See right there after Maybe they’ll clear the sample for me? Where it says #ad? Someone paid this asshole to drive down to Dodger Stadium, take some pictures in a tee-shirt, gave him some copy to throw up in the caption, and then patted himself on the back. “Yes! That’s some solid online marketing,” the sad little bastard said to himself after closing the deal. The rest of the office was impressed.

“You landed Nerdsworth?”

“Yup!”

“Wow. That’s huge.”

“I’m shaking! Look at my hand.”

And so on.

But I don’t even think they’re selling mech. Look at this bullshit:

If they were selling the merch, then you’d be able to see the shirt. When you sign up for one of these deals, the clients are rather particular about little things like “showing the product.” Dead & Company actually hired these assholes to advertise their Dodger Stadium show–again–as it was happening. It’s nice that the league remains so bush even after so many of the players have changed.

(I’m sure this guy’s a Deadhead, though.
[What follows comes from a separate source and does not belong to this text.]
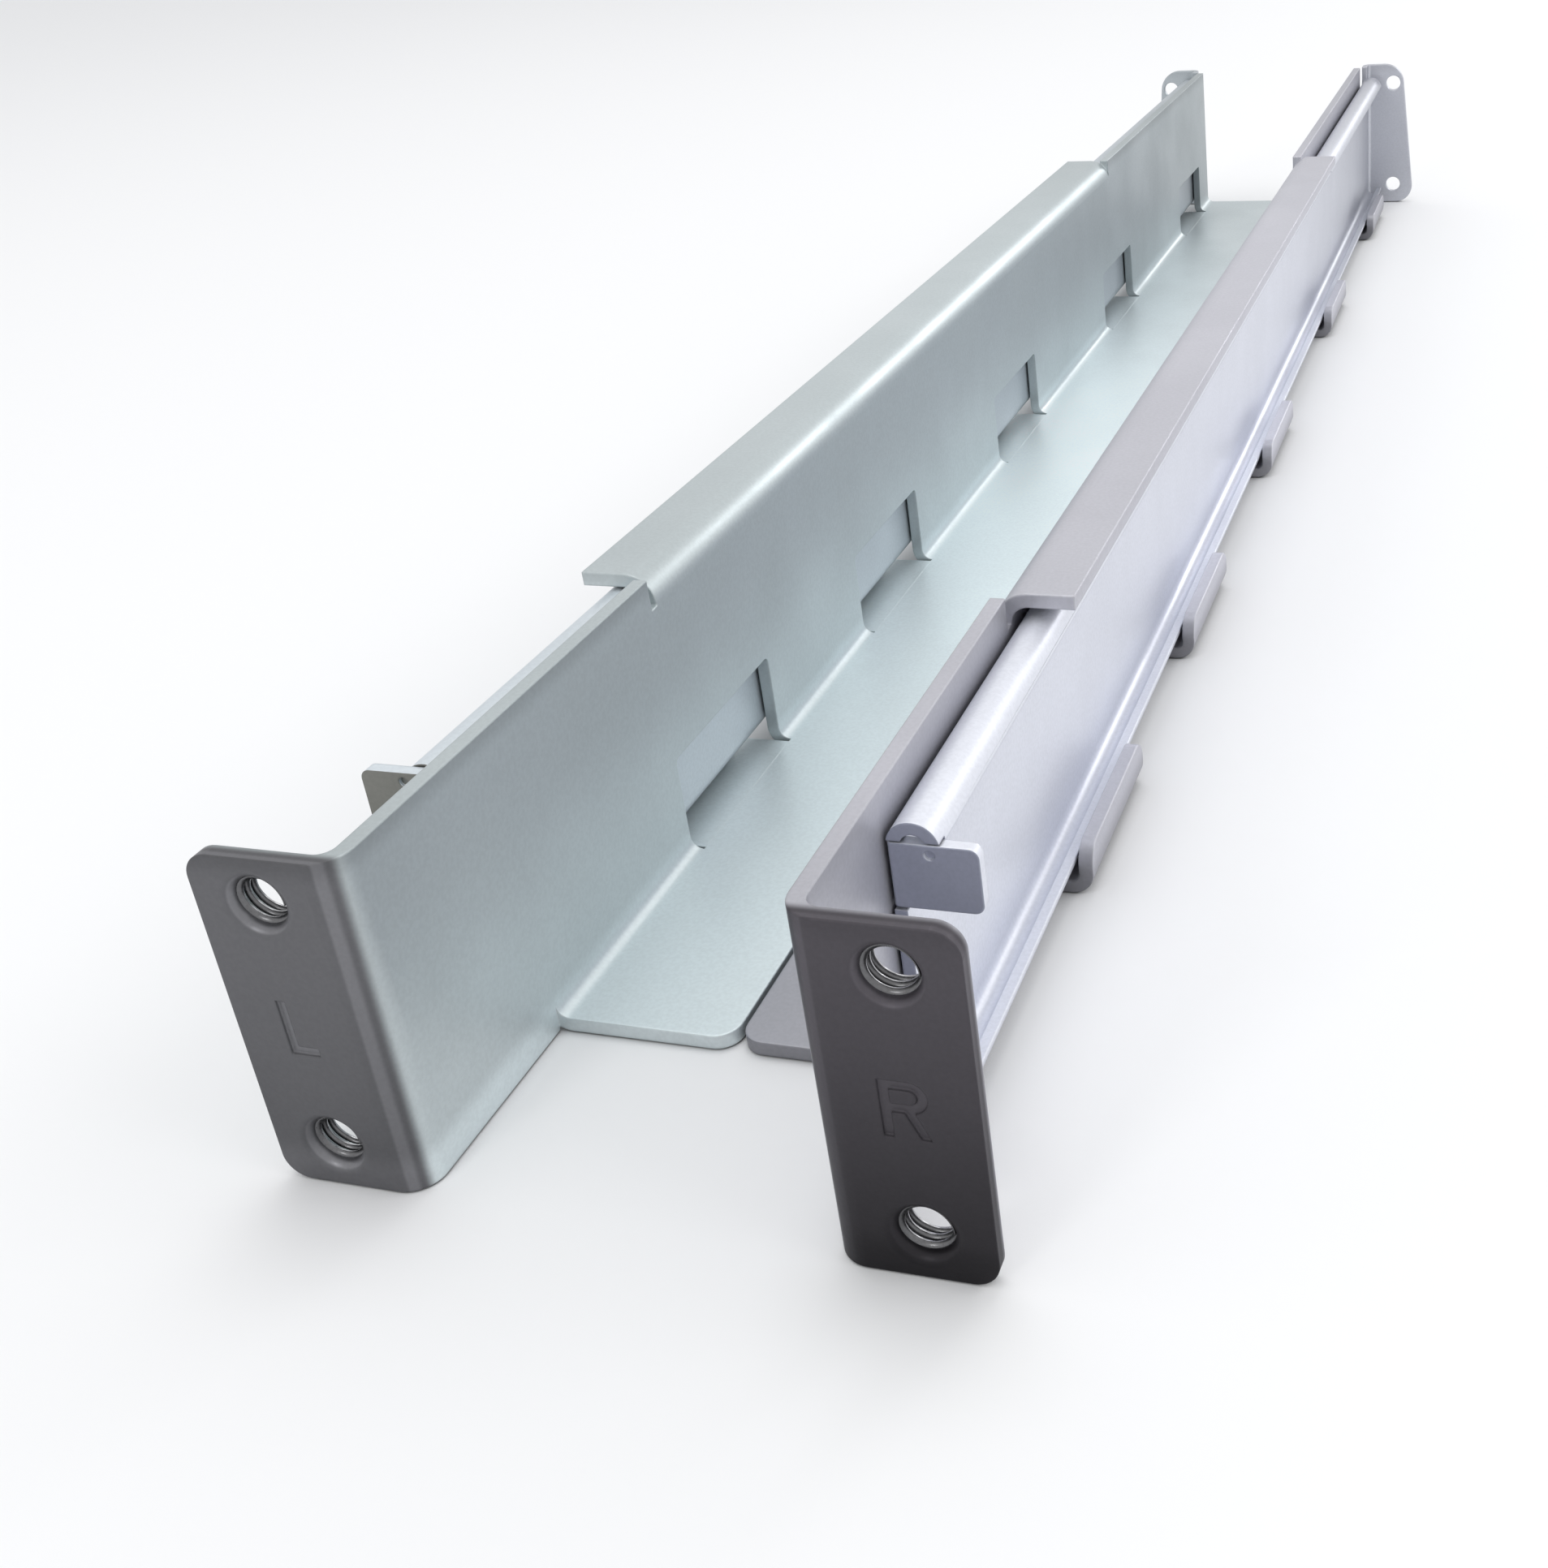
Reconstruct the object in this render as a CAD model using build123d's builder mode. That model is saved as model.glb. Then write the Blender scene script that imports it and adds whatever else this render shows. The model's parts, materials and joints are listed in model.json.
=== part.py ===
# A pair of one-unit rack rails that telescope in depth, in millimetres.
# X runs across the rack, Y from the front of the rack to its rear, and Z is up.
# The origin is the middle of the footprint, on the surface that the rails stand on.
# Every piece is drawn right-handed, and the left-hand ones are then mirrored.
from build123d import *
import os

# Front rail: one bent sheet with a web, a shelf, a top flange, an ear and hooks
rail_sheet = 2.0
rail_height = 43.2
rail_length = 450.0
rail_bend_inside = 1.8
web_spacing = 47.8

# Shelf that the equipment stands on, nearly touching the other rail's
shelf_gap = 0.6
shelf_start = 28.5
shelf_corner = 3.0

# Top flange over the rear slide
flange_width = 10.6
flange_start = 69.0
flange_end = 322.0
flange_bend_inside = 2.4
flange_notch = 1.5

# Front ear and its two drawn and tapped holes
ear_width = 18.2
ear_corner = 3.0
hole_pitch = 31.75
hole_radius = 3.0
hole_from_web = 10.6
hole_mouth_round = 1.4
collar_wall = 1.2
collar_height = 2.0
collar_rim_round = 0.4

# Stamped side marks, an L and an R
mark_from_web = 10.4
mark_height = 7.0
mark_widths = {"L": 3.6, "R": 5.0}
mark_stroke = 1.1
mark_depth = 0.35
bowl_height = 3.9

# Windows in the web, and the hooks that are folded out of them
window_places = (0.147, 0.298, 0.478, 0.689, 0.902)
window_length = 31.0
window_top = 16.3
window_corner = 1.0
hook_end_slot = 0.6
slot_reach = 1.8
hook_thinning = 0.1
hook_top = 7.2
hook_bend_inside = 1.2
hook_end_round = 3.2

# Rear slide: one rolled sheet that opens outward
slide_sheet = 1.5
slide_start = 21.5
slide_length = 435.0
roll_outside = 3.0
slide_side_gap = 0.4
slide_floor_gap = 0.3
slide_top_gap = 1.3
roll_notch_place = 309.5
roll_notch_radius = 1.2

# Front tab of the slide, which fills a slot in the slide's web
tab_width = 10.2
tab_height = 8.0
tab_above_roll_middle = 0.35
tab_corner = 1.2
tab_neck = 3.2
tab_slot = 0.5
tab_slit = 0.25
tab_bend_inside = 0.3
tab_bend_outside = 0.6
tab_dot_radius = 0.6
tab_dot_depth = 0.4
tab_dot_from_web = 7.1
tab_dot_below_top = 1.2

# The left-hand slide lies higher in its rail, and its taller tab stands in front of its roll
left_lift = 1.0
left_tab_rise = 2.4
left_tab_slope = 2.0

# Rear ear of the slide and its two plain holes
rear_ear_width = 18.2
rear_ear_taper = 3.7
rear_ear_neck = 5.0
rear_bend_inside = 1.0
rear_top_corner = 6.0
rear_bottom_corner = 5.0
rear_hole_from_web = 11.8
rear_hole_radius = 2.2

# Places that follow from the sizes above
slide_end = slide_start + slide_length
front_y = -slide_end / 2
rear_y = front_y + slide_end
web_x = web_spacing / 2
web_outer_x = web_x + rail_sheet
shelf_width = web_x - shelf_gap / 2
rail_bend_outside = rail_bend_inside + rail_sheet
flange_bend_outside = flange_bend_inside + rail_sheet
hole_x = web_x + hole_from_web
hole_levels = ((rail_height - hole_pitch) / 2, (rail_height + hole_pitch) / 2)
collar_radius = hole_radius + collar_wall

slide_x = web_outer_x + slide_side_gap
slide_outer_x = slide_x + slide_sheet
roll_inside = roll_outside - slide_sheet
roll_x = slide_x + roll_outside
roll_outer_x = slide_x + 2 * roll_outside
lower_roll_z = rail_sheet + slide_floor_gap + roll_outside
upper_roll_z = rail_height - rail_sheet - slide_top_gap - roll_outside

hook_inner_x = roll_outer_x + slide_side_gap
hook_outer_x = hook_inner_x + rail_sheet
hook_floor_z = rail_sheet - hook_thinning
hook_length = window_length - 2 * hook_end_slot
window_starts = [front_y + place * rail_length for place in window_places]

tab_y = front_y + slide_start
tab_top_z = upper_roll_z + tab_above_roll_middle
tab_bottom_z = tab_top_z - tab_height
tab_outer_x = slide_x + tab_width
rear_ear_x = web_x + rear_ear_width
rear_hole_x = web_x + rear_hole_from_web
roll_notch_y = tab_y + roll_notch_place


def across(y):
    """The plane at y that faces the front of the rack, with X to the right and Z up."""
    return Plane(origin=(0, y, 0), x_dir=(1, 0, 0), z_dir=(0, -1, 0))


def along(x):
    """The plane at x that faces outward, with Y to the right and Z up."""
    return Plane(origin=(x, 0, 0), x_dir=(0, 1, 0), z_dir=(1, 0, 0))


def nearest(sketch, first, second):
    """The corner of a sketch that lies nearest to two of its own coordinates."""
    return sketch.vertices().sort_by_distance(Vertex(first, second, 0))[0]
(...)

All real ‘heads call the band “acid rock legends” whenever they get a chance.)

There’s more bullshit to look at!

LAST NIGHT. DEAD & COMPANY PAID TO ADVERTISE AN EVENT THAT HAD ALREADY TAKEN PLACE. It’s just fucking humiliating being associated with these people at this point.

Oh, and:

“Bob, you got Nerdsworth, right?”

“He is locked down. Sent him the names of a couple Dead songs to work into the caption. We’re a ‘go’ on Nerdsworth.”

“And Parker York Smith is in.”

“Hardest working man in Influencing. You think we need one more?”

“We need one more.”

“Let’s see…we got a white guy and a black guy, so–”

“Asian hottie!”

“–we should call…you took the words right out of my mouth.”

And so on.

#sponsored

  • I’m not even going to begin to get into “I wish I lived in the 60’s.” I wish you lived in the 60’s, too, Parker. And that you had a low draft number.